_Data section_
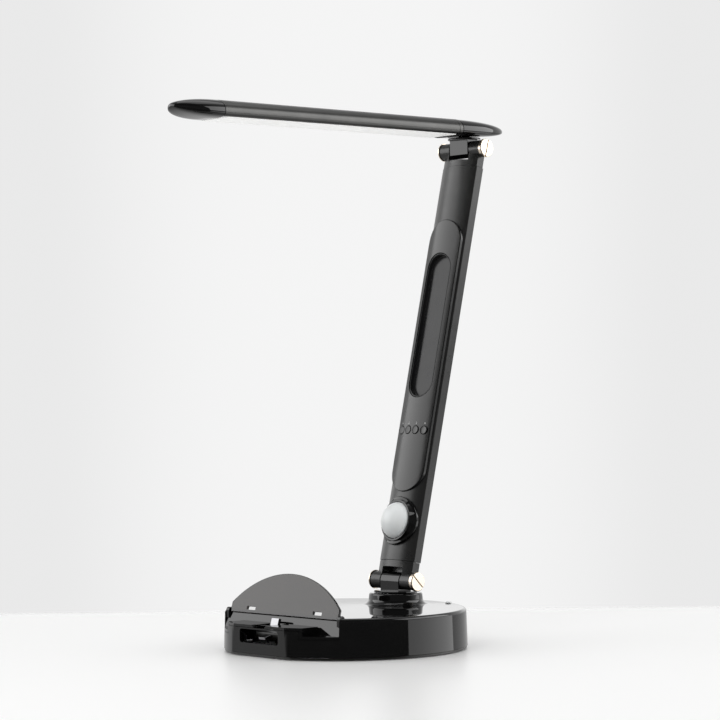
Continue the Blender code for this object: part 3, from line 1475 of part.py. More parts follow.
def build_head():
    """The long profile with its two pointed caps, and the light inside it."""
    half_gap = GAP / 2
    front = HEAD_FRONT_SEAM + half_gap
    rear = HEAD_REAR_SEAM - half_gap
    profile = prism("profile", HEAD, head_section(1.0, 0.0, belt_height()), "Y", front, rear)
    hollow = head_section(1.0, HEAD_WALL, belt_height())
    cut(profile, prism("profile_inside", HEAD, hollow, "Y", front - OVERRUN, rear + OVERRUN))
    mouth = LIGHT_HALF + GAP
    cut(
        profile,
        block(
            "light_mouth",
            HEAD,
            (-mouth, LIGHT_FRONT - GAP, HEAD_UNDERSIDE - OVERRUN),
            (mouth, LIGHT_REAR + GAP, belt_height()),
        ),
    )
    rib_bottom = LED_BOARD_BOTTOM + LED_BOARD_THICK + GAP
    rib_front = front + CAP_TONGUE_LENGTH + 2 * GAP
    rib_rear = rear - CAP_TONGUE_LENGTH - 2 * GAP
    rib_top = HEAD_UNDERSIDE + HEAD_THICK - HEAD_WALL / 2
    join(profile, block("rib", HEAD, (-RIB_HALF, rib_front, rib_bottom), (RIB_HALF, rib_rear, rib_top)))
    finish(profile, "head_profile", BLACK_SATIN)

    caps = (
        ("head_front_cap", HEAD_FRONT_SEAM - half_gap, HEAD_FRONT, FRONT_TIP_RISE, 1),
        ("head_rear_cap", HEAD_REAR_SEAM + half_gap, HEAD_REAR, REAR_TIP_RISE, -1),
    )
    for name, seam, end, rise, towards in caps:
        cap = cap_loft(name, seam, end, rise, 0.0)
        join(cap, cap_tongue("tongue", seam, towards))
        cut(cap, cap_loft("cap_inside", seam, end, rise, CAP_WALL))
        cut(cap, tongue_core("tongue_inside", seam, towards))
        if towards < 0:
            hole = rod(
                "head_shaft_hole",
                HEAD,
                "Z",
                (0.0, 0.0, 0.0),
                HEAD_SHAFT_RADIUS + GAP,
                0.0,
                HEAD_UNDERSIDE + HEAD_BELT,
            )
            cut(cap, hole)
        finish(cap, name, BLACK_GLOSS)

    low = HEAD_UNDERSIDE + LIGHT_SINK
    light = block(
        "light", HEAD, (-LIGHT_HALF, LIGHT_FRONT, low), (LIGHT_HALF, LIGHT_REAR, low + LIGHT_THICK)
    )
    finish(light, "diffuser", MILK)
    board_front = rib_front + LED_BOARD_MARGIN
    board_rear = rib_rear - LED_BOARD_MARGIN
    board = block(
        "led_board",
        HEAD,
        (-LED_BOARD_HALF, board_front, LED_BOARD_BOTTOM),
        (LED_BOARD_HALF, board_rear, LED_BOARD_BOTTOM + LED_BOARD_THICK),
    )
    finish(board, "led_board", BOARD_WHITE)
    pitch = (board_rear - board_front) / LED_COUNT
    top = LED_BOARD_BOTTOM + LED_BOARD_THICK / 2
    for i in range(LED_COUNT):
        middle = board_front + (i + 0.5) * pitch
        led = block(
            "led",
            HEAD,
            (-LED_SIZE / 2, middle - LED_SIZE / 2, LED_BOARD_BOTTOM - LED_HEIGHT),
            (LED_SIZE / 2, middle + LED_SIZE / 2, top),
        )
        join(board, led)


def build_head_knuckle():
    """The disc, neck and middle knuckle under the head, and the nut that holds them."""
    disc_top = HEAD_UNDERSIDE - GAP
    disc_low = disc_top - HEAD_DISC_THICK
    nut_low = HEAD_UNDERSIDE + CAP_WALL + 2 * GAP
    nut_top = nut_low + HEAD_NUT_THICK
    knuckle = rod("head_disc", TILT, "Z", (0.0, 0.0, 0.0), HEAD_DISC_RADIUS, disc_low, disc_top)
    join(
        knuckle,
        block(
            "head_neck",
            TILT,
            (-KNUCKLE_HALF, -KNUCKLE_RADIUS + FACE_OFFSET, -HEAD_NECK_DROP),
            (KNUCKLE_HALF, HEAD_NECK_BACK, disc_low + HEAD_DISC_THICK / 2),
        ),
        rod("head_barrel", TILT, "X", (0.0, 0.0, 0.0), KNUCKLE_RADIUS, -KNUCKLE_HALF, KNUCKLE_HALF),
        rod("head_shaft", TILT, "Z", (0.0, 0.0, 0.0), HEAD_SHAFT_RADIUS, disc_low, nut_top + TURN_THICK),
    )
    cut(knuckle, knuckle_bore(TILT))
    finish(knuckle, "head_knuckle", BLACK_GLOSS)
    nut = ring_solid("head_nut", TILT, HEAD_NUT_RADIUS, HEAD_SHAFT_RADIUS + GAP, nut_low, nut_top)
    finish(nut, "head_swivel_nut", STEEL)


def main():
    """Builds the lamp from the base up."""
    build_cover()
    build_base_inside()
    build_tray()
    build_backrest()
    build_connector()
    build_turntable()
    hinge_bolt("lower_hinge", ARM, LOWER_SLOT_TURN)
    build_fork("arm_lower_fork", False)
    build_fork("arm_upper_fork", True)
    build_arm_shells()
    build_controls()
    build_sensor()
    hinge_bolt("upper_hinge", ARM_TOP, UPPER_SLOT_TURN)
    build_head_knuckle()
    build_head()


clear_scene()
PARTS = new_collection("led_desk_lamp", False)
CUTTERS = new_collection("cutters_and_blanks", True)
BASE = frame_at("base_frame", (0.0, 0.0, 0.0), 0.0)
REST = frame_at("backrest_hinge", (0.0, DOCK_HINGE_Y, DOCK_HINGE_Z), -DOCK_LEAN, BASE)
DRUM = frame_at("connector_axis", (0.0, DRUM_Y, DRUM_Z), -DOCK_LEAN, BASE)
SWIVEL = frame_at("swivel_axis", LOWER_AXIS, 0.0, BASE)
ARM = frame_at("arm_hinge", (0.0, 0.0, 0.0), -ARM_LEAN, SWIVEL)
ARM_TOP = frame_at("arm_top", (0.0, 0.0, ARM_LENGTH), 0.0, ARM)
TILT = frame_at("head_hinge", (0.0, 0.0, 0.0), ARM_LEAN + HEAD_PITCH, ARM_TOP)
HEAD = frame_at("head_swivel", (0.0, 0.0, 0.0), 0.0, TILT)
main()
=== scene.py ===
"""The looks of the desk lamp with a device dock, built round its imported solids.

The frame is +Z up with the origin under the middle of the round base, and the dock faces -Y.
Lengths are in metres and angles in degrees.
"""

import logging
import math
from dataclasses import dataclass
from enum import Enum

import bmesh
import bpy
import numpy as np
from mathutils import Matrix


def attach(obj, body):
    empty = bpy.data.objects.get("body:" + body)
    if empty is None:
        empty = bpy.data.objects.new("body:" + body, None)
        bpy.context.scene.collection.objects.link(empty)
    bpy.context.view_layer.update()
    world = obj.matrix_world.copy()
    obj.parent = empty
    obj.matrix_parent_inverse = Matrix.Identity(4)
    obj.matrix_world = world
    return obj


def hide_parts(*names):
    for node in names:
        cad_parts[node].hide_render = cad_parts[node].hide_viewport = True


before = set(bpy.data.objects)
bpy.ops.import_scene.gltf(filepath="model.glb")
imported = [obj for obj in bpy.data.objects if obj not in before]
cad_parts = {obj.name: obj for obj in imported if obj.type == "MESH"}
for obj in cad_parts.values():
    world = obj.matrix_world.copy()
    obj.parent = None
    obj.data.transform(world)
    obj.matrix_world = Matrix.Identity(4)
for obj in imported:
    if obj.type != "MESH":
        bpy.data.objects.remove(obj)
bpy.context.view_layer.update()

LOG = logging.getLogger("desk_lamp")
Array = np.ndarray
Object = bpy.types.Object
Socket = bpy.types.NodeSocket
Pair = tuple[float, float]
Point = tuple[float, float, float]
Colour = tuple[float, float, float]

ORIGIN: Point = (0.0, 0.0, 0.0)
EVEN: Point = (1.0, 1.0, 1.0)
UP: Point = (0.0, 0.0, 1.0)
WELD = 1e-6
FLAT_WITHIN = 0.5
SHARP_ANGLE = 32.0
BEVEL_SEGMENTS = 2
FEW_STEPS = 32
GAP = 0.0003
OVERRUN = 0.004
THROUGH = 0.02
BOSS_Y = 0.0524
ARM_HINGE: Point = (0.0, BOSS_Y, 0.0476)
ARM_LENGTH = 0.34385
ARM_LEAN = 13.61
HEAD_PITCH = 1.04
DOCK_HINGE: Point = (0.0, -0.0615, 0.0294)
DOCK_LEAN = 17.0
PLUG_AXIS: Point = (0.0, -0.0720, 0.0162)
LENS_AT: Point = (0.029, 0.080, 0.0)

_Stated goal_
Find the line containing "before = set(bpy.data.objects)". Reproduce it exactly, along with every line after it through the last.

_Solution to this problem_
before = set(bpy.data.objects)
bpy.ops.import_scene.gltf(filepath="model.glb")
imported = [obj for obj in bpy.data.objects if obj not in before]
cad_parts = {obj.name: obj for obj in imported if obj.type == "MESH"}
for obj in cad_parts.values():
    world = obj.matrix_world.copy()
    obj.parent = None
    obj.data.transform(world)
    obj.matrix_world = Matrix.Identity(4)
for obj in imported:
    if obj.type != "MESH":
        bpy.data.objects.remove(obj)
bpy.context.view_layer.update()

LOG = logging.getLogger("desk_lamp")
Array = np.ndarray
Object = bpy.types.Object
Socket = bpy.types.NodeSocket
Pair = tuple[float, float]
Point = tuple[float, float, float]
Colour = tuple[float, float, float]

ORIGIN: Point = (0.0, 0.0, 0.0)
EVEN: Point = (1.0, 1.0, 1.0)
UP: Point = (0.0, 0.0, 1.0)
WELD = 1e-6
FLAT_WITHIN = 0.5
SHARP_ANGLE = 32.0
BEVEL_SEGMENTS = 2
FEW_STEPS = 32
GAP = 0.0003
OVERRUN = 0.004
THROUGH = 0.02
BOSS_Y = 0.0524
ARM_HINGE: Point = (0.0, BOSS_Y, 0.0476)
ARM_LENGTH = 0.34385
ARM_LEAN = 13.61
HEAD_PITCH = 1.04
DOCK_HINGE: Point = (0.0, -0.0615, 0.0294)
DOCK_LEAN = 17.0
PLUG_AXIS: Point = (0.0, -0.0720, 0.0162)
LENS_AT: Point = (0.029, 0.080, 0.0)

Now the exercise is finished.